Repeat exactly the lines from the one containing "extrude(amount=6)" through the one containing "zip(*points))), Vector(map(max, zip(*points)))", both lines included, please, without any other lines.

Object modeling scripts
* * *

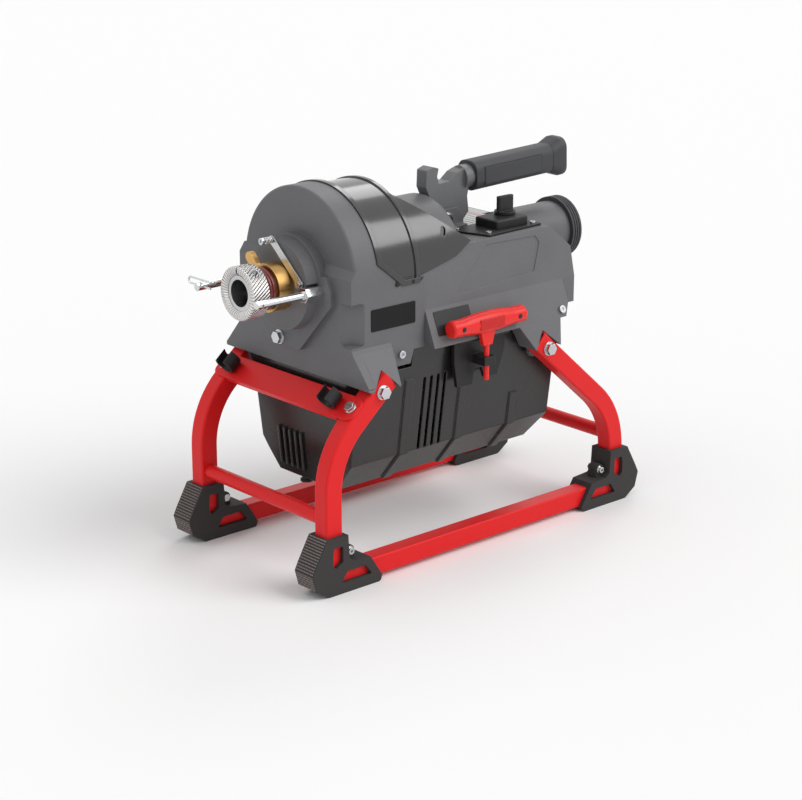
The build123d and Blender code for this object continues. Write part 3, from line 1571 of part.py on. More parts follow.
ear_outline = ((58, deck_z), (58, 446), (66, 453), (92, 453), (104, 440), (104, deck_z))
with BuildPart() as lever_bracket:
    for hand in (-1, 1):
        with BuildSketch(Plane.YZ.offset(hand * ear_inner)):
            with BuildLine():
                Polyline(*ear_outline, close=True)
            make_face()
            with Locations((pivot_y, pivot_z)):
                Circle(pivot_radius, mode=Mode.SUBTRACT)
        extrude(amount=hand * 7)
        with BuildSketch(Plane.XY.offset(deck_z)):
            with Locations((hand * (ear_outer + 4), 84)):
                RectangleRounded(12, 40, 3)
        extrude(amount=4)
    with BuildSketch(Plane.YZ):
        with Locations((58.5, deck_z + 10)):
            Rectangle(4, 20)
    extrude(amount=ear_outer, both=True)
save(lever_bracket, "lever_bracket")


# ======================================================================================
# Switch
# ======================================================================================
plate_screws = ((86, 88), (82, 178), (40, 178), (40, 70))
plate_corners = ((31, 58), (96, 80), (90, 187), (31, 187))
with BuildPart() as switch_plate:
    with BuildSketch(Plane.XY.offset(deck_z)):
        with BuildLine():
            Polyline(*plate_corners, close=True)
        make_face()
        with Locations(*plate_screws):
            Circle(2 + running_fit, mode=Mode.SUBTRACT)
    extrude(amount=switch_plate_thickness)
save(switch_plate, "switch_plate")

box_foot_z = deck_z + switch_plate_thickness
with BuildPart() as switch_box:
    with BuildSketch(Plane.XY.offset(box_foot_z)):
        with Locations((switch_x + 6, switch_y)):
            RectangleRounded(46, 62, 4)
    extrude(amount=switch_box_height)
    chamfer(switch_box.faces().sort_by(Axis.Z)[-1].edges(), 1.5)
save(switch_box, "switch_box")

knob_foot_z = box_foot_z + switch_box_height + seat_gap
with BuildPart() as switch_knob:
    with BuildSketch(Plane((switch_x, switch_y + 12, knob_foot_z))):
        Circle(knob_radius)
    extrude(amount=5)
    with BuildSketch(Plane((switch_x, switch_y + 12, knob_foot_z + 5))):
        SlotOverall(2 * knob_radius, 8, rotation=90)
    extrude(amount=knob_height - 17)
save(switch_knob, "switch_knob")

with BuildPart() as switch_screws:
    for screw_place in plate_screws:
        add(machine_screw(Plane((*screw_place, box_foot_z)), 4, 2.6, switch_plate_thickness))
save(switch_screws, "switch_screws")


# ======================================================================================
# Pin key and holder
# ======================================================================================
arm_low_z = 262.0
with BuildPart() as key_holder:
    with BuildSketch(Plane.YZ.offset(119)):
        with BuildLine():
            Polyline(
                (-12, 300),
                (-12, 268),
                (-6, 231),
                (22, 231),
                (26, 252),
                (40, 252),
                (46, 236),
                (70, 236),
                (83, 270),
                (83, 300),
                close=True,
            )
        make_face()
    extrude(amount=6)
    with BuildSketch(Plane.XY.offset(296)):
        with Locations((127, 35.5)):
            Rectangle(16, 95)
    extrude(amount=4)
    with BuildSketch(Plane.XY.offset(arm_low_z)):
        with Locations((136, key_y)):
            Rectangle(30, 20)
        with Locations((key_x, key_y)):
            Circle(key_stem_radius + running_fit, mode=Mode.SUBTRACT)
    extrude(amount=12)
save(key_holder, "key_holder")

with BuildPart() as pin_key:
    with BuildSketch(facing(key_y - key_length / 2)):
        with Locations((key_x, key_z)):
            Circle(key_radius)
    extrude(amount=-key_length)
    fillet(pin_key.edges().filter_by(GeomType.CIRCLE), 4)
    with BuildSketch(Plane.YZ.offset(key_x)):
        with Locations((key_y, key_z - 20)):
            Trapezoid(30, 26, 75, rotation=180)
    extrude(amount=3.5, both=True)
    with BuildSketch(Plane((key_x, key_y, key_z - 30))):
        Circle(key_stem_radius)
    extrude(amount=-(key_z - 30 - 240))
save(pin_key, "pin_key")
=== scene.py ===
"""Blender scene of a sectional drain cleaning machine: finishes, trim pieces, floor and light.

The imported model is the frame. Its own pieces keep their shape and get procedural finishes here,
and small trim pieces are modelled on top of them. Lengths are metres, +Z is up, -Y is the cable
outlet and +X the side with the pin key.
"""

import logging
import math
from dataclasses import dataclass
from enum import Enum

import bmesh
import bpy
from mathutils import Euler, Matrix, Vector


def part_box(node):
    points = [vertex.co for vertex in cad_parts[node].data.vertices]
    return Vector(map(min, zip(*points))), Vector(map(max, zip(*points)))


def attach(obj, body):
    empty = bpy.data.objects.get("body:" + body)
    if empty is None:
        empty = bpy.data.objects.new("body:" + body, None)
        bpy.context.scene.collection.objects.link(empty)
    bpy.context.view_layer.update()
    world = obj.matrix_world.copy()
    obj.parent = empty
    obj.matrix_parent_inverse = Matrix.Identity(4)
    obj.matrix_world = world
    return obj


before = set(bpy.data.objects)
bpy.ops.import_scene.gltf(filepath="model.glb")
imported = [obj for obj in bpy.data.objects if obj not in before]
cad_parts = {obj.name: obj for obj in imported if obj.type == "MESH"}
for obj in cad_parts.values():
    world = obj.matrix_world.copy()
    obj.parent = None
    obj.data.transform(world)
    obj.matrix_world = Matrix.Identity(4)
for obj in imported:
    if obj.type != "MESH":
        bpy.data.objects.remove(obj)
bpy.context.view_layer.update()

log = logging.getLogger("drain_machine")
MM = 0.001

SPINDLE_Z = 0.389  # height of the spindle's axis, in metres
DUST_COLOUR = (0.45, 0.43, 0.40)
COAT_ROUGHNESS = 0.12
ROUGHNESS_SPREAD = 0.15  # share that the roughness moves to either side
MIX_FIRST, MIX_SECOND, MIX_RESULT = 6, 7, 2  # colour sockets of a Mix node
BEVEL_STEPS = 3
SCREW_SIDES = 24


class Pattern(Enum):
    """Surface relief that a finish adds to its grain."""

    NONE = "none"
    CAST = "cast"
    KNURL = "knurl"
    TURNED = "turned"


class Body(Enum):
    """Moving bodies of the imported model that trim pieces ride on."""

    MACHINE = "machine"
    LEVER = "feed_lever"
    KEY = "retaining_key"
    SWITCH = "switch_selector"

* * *

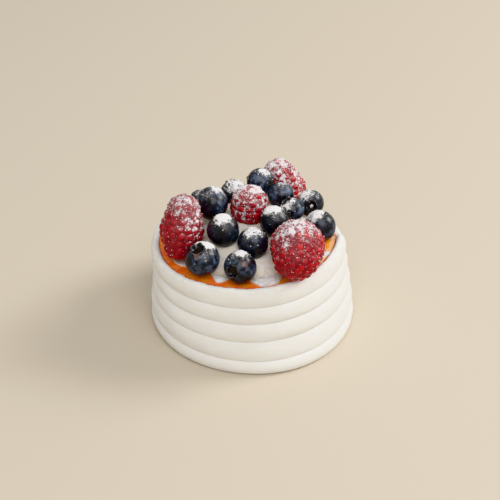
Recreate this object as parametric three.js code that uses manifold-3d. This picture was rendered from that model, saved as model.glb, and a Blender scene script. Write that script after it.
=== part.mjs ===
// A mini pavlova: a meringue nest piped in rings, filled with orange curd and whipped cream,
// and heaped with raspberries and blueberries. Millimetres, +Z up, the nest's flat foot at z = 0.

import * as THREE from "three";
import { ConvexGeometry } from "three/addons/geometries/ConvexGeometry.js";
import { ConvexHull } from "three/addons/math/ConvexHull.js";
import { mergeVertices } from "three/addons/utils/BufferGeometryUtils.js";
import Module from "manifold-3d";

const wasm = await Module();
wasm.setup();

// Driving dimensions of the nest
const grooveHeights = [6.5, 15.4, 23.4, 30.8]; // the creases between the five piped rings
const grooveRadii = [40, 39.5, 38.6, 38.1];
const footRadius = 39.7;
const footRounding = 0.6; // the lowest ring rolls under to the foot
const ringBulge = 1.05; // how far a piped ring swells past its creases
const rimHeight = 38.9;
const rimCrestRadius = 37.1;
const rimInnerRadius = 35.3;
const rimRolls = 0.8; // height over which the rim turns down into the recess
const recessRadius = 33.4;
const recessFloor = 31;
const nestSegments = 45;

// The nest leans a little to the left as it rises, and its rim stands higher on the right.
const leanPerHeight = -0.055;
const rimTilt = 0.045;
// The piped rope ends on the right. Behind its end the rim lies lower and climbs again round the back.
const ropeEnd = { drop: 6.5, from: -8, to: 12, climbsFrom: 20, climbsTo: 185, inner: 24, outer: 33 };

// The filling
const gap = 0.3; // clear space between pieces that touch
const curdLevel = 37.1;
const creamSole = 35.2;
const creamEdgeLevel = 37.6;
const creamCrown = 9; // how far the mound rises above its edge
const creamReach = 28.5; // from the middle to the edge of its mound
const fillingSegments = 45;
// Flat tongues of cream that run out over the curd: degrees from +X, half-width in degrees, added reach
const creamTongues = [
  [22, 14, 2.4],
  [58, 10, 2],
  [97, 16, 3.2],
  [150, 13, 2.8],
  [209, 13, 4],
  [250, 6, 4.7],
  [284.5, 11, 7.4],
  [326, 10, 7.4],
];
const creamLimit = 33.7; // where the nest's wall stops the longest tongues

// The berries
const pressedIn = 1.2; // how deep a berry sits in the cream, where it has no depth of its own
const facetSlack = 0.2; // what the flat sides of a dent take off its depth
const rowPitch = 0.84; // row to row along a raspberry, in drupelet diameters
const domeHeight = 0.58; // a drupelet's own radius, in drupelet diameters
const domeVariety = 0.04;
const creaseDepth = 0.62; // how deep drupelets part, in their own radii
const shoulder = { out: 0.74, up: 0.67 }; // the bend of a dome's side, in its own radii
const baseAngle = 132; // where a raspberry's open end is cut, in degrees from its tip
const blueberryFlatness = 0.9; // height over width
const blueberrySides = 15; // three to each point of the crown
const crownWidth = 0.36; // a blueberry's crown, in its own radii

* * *

- [Solution]:
    extrude(amount=6)
    with BuildSketch(Plane.XY.offset(296)):
        with Locations((127, 35.5)):
            Rectangle(16, 95)
    extrude(amount=4)
    with BuildSketch(Plane.XY.offset(arm_low_z)):
        with Locations((136, key_y)):
            Rectangle(30, 20)
        with Locations((key_x, key_y)):
            Circle(key_stem_radius + running_fit, mode=Mode.SUBTRACT)
    extrude(amount=12)
save(key_holder, "key_holder")

with BuildPart() as pin_key:
    with BuildSketch(facing(key_y - key_length / 2)):
        with Locations((key_x, key_z)):
            Circle(key_radius)
    extrude(amount=-key_length)
    fillet(pin_key.edges().filter_by(GeomType.CIRCLE), 4)
    with BuildSketch(Plane.YZ.offset(key_x)):
        with Locations((key_y, key_z - 20)):
            Trapezoid(30, 26, 75, rotation=180)
    extrude(amount=3.5, both=True)
    with BuildSketch(Plane((key_x, key_y, key_z - 30))):
        Circle(key_stem_radius)
    extrude(amount=-(key_z - 30 - 240))
save(pin_key, "pin_key")
=== scene.py ===
"""Blender scene of a sectional drain cleaning machine: finishes, trim pieces, floor and light.

The imported model is the frame. Its own pieces keep their shape and get procedural finishes here,
and small trim pieces are modelled on top of them. Lengths are metres, +Z is up, -Y is the cable
outlet and +X the side with the pin key.
"""

import logging
import math
from dataclasses import dataclass
from enum import Enum

import bmesh
import bpy
from mathutils import Euler, Matrix, Vector


def part_box(node):
    points = [vertex.co for vertex in cad_parts[node].data.vertices]
    return Vector(map(min, zip(*points))), Vector(map(max, zip(*points)))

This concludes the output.